2.724 The committee requests that the key information provided by the minister be included in the explanatory memorandum, noting the importance of this document as a point of access to understanding the law and, if needed, as extrinsic material to assist with interpretation (see section 15AB of the Acts Interpretation Act 1901).
2.725 In light of the detailed information provided by the minister, the committee makes no further comment on this matter.
[293] See correspondence relating to Scrutiny Digest No. 3 of 2018 available at: www.aph.gov.au/senate_scrutiny_digest
[294] Schedule 5, item 1, proposed subsection 14-250(3). The committee draws senators’ attention to this provision pursuant to Senate Standing Order 24(1)(a)(iv) and (v).

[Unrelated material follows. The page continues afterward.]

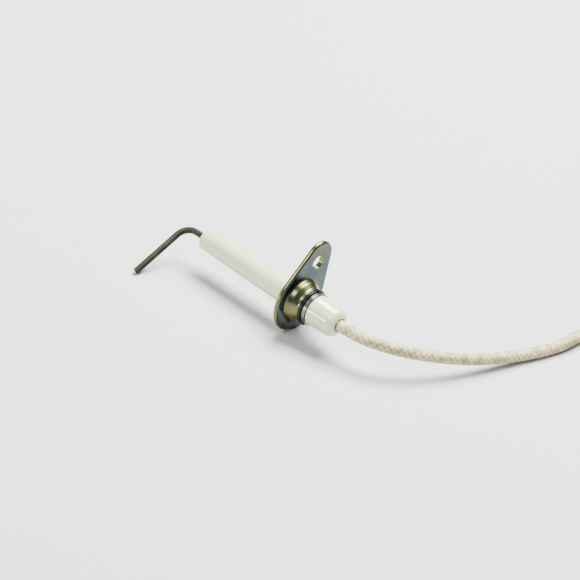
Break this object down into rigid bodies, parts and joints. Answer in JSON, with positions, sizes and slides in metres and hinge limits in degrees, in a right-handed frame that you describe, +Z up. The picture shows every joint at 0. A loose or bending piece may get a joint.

[295] 'Taxable supply' is defined in Subdivision 9-A of the A New Tax System (Goods and Services Tax) Act (GST Act). Section 9-5 of that Act provides that a person makes a taxable supply if they are registered (or required to be registered) under the GST Act, they make a supply for consideration (e.g. payment), the supply is made in the course or furtherance of an enterprise that the person carried on, and the supply is connected with the indirect tax zone.
[296] Under proposed section 14-250, the amount to be paid to the Commissioner is seven per cent of the contract price for the relevant supply, or the price for the relevant supply. The Commissioner may, by legislative instrument, raise that amount to up to nine per cent.
[297] Explanatory memorandum, p. 51.